Ashley, Drew & Northern Ry. Co. v. United Transp. Union and Its Affiliated Local No. 1121, 1121

Citation625 F.2d 1357
Decision Date09 July 1980
Docket NumberA,No. 79-1886,No. 1121,1121,79-1886
CourtUnited States Courts of Appeals. United States Court of Appeals (8th Circuit)
Parties104 L.R.R.M. (BNA) 3105, 89 Lab.Cas. P 12,179 ASHLEY, DREW & NORTHERN RAILWAY COMPANY, Appellee, v. UNITED TRANSPORTATION UNION AND ITS AFFILIATED LOCAL NO. 1121; Bobby G. Hall; Harold L. Rhoads; J. R. Tice and H. G. Kenyon, Individually and as Representative of United Transportation Union & Localppellants.

Pamela D. Walker, Little Rock, Ark., for appellants.

Walter A. Paulson, Little Rock, Ark., argued, for appellee; James W. Moore and Oscar E. Davis, Jr., Little Rock, Ark., on brief.

Before STEPHENSON, Circuit Judge, KUNZIG, * Court of Claims Judge, and McMILLIAN, Circuit Judge.

STEPHENSON, Circuit Judge.

United Transportation Union (UTU) 1 appeals from a preliminary injunction restraining it from picketing Ashley, Drew & Northern Railway Company (AD&N). The district court 2 issued the injunction on the ground that UTU was engaged in secondary picketing outlawed by the Railway Labor Act. The principal issues on appeal are (1) whether the district court had jurisdiction to issue the injunction, and, if so, (2) whether issuing the injunction was an abuse of discretion. A threshold issue is whether the appeal is moot inasmuch as the strike underlying the picketing has ended. We reach the merits and affirm the action of the district court.

I. Background

Appellee AD&N sought injunctive relief when UTU, on strike against the Chicago, Rock Island & Pacific Railroad Company (hereinafter Rock Island), began to picket AD&N and induce its employees to leave their jobs. This picketing was in response to AD&N's use of managerial personnel to move the freight of an affiliated railroad in Rock Island's railroad yard at Fordyce, Arkansas.
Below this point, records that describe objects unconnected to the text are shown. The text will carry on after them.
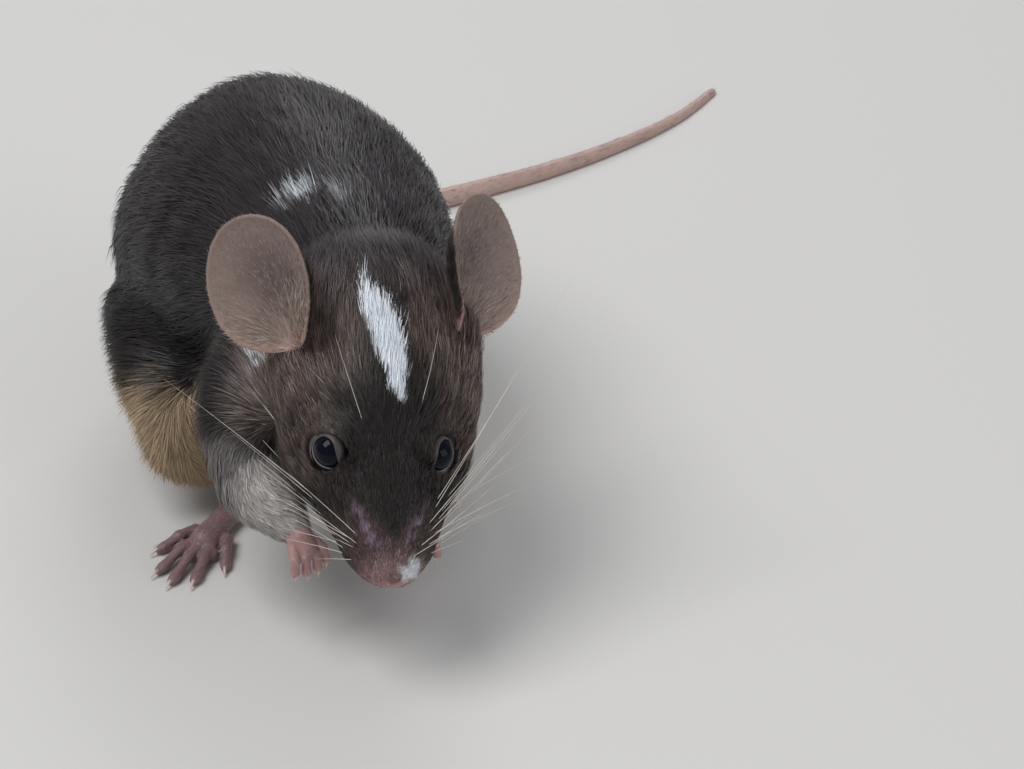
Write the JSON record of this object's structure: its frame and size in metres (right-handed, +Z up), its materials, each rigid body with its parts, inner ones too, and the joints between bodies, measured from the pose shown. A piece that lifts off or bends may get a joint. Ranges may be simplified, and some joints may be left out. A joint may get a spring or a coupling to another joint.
{
  "type": "house mouse model",
  "caption": "Life-size still model of a house mouse sitting hunched, forepaws held up under the muzzle, dark coat with a white blaze.",
  "frame": {"origin": "middle of the footprint's bounding box, at the level of the soles", "axes": "+X towards the mouse's left, +Y from its nose towards its tail, +Z up from the floor it sits on"},
  "size_m": [0.0906, 0.1066, 0.0444],
  "materials": {
    "dark_coat": "short glossy fur, near black with a brown sheen",
    "pale_coat": "short cream and grey fur",
    "ear_skin": "thin skin with very short hair",
    "bare_skin": "bare pink skin, slightly moist",
    "eye_gloss": "wet black gloss"
  },
  "bodies": {
    "root": {"head": "dark_coat", "neck": "dark_coat", "chest": "dark_coat", "loin": "dark_coat", "rump": "dark_coat", "upper_arm_right": "dark_coat", "upper_arm_left": "dark_coat", "forearm_right": "pale_coat", "forearm_left": "pale_coat", "forepaw_right": "bare_skin", "forepaw_left": "bare_skin", "thigh_right": "dark_coat", "thigh_left": "dark_coat", "shank_right": "pale_coat", "shank_left": "pale_coat", "hind_foot_right": "bare_skin", "hind_foot_left": "bare_skin", "ear_right": "ear_skin", "ear_left": "ear_skin", "eye_right": "eye_gloss", "eye_left": "eye_gloss", "tail_root": "bare_skin", "tail_middle": "bare_skin", "tail_tip": "bare_skin"}
  },
  "joints": []
}
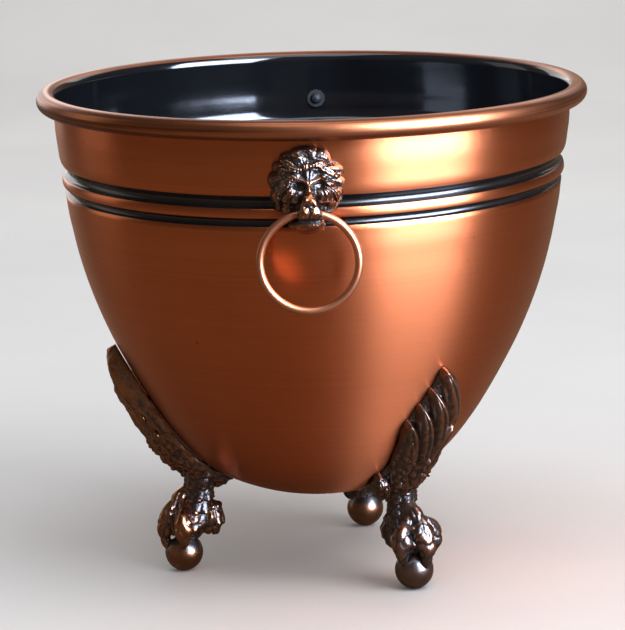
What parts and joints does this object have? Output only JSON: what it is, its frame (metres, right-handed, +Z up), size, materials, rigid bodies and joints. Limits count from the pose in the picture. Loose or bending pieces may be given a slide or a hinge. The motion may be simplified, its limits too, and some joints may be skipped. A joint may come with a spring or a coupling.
{
  "type": "footed planter pot",
  "caption": "Copper planter: spun bowl with rolled rim and dark coves, cast claw-and-ball feet, lion masks and hanging rings.",
  "frame": {"origin": "on the floor, under the bowl's axis, between the underside flats of the balls", "axes": "+Z up the bowl's axis; the front lion mask faces -Y, the rear one +Y; +X to the right as the front mask is faced"},
  "size_m": [0.229, 0.2392, 0.206],
  "materials": {
    "bowl": "satin copper, brushed round the bowl; gloss black lacquer in the coves, satin black lacquer inside",
    "casting": "antiqued copper plate, black in the recesses and polished on the high spots",
    "ring": "satin copper wire",
    "fixing": "blacked steel under the inside lacquer"
  },
  "bodies": {
    "pot": {"bowl": "bowl", "lion_mask_front": "casting", "lion_mask_rear": "casting", "foot_right": "casting", "foot_rear": "casting", "foot_left": "casting", "mask_front_screw": "fixing", "mask_front_washer": "fixing", "mask_rear_screw": "fixing", "mask_rear_washer": "fixing", "foot_right_lower_screw": "fixing", "foot_right_lower_washer": "fixing", "foot_right_upper_screw": "fixing", "foot_right_upper_washer": "fixing", "foot_rear_lower_screw": "fixing", "foot_rear_lower_washer": "fixing", "foot_rear_upper_screw": "fixing", "foot_rear_upper_washer": "fixing", "foot_left_lower_screw": "fixing", "foot_left_lower_washer": "fixing", "foot_left_upper_screw": "fixing", "foot_left_upper_washer": "fixing"},
    "front_ring": {"ring_front": "ring"},
    "rear_ring": {"ring_rear": "ring"}
  },
  "joints": [
    {"name": "ring_front_swing", "type": "hinge", "parent": "pot", "child": "front_ring", "pos_m": [0, -0.1125, 0.1701], "axis": [-1, 0, 0], "range_deg": [-18, 110]},
    {"name": "ring_rear_swing", "type": "hinge", "parent": "pot", "child": "rear_ring", "pos_m": [0, 0.1125, 0.1701], "axis": [1, 0, 0], "range_deg": [-18, 110]}
  ]
}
AD&N has about seventy-five employees, some of whom belong to UTU. But, at the time the picketing occurred, UTU and AD&N had no dispute over the pay or working conditions of AD&N employees.

The material facts are not in dispute. AD&N is owned by the Georgia-Pacific Company, which makes wood-based products. AD&N operates on about forty miles of track between the Arkansas towns of Monticelli and Crosset. AD&N serves several customers along this route. Its principal customers are the Georgia-Pacific processing plants around Crosset.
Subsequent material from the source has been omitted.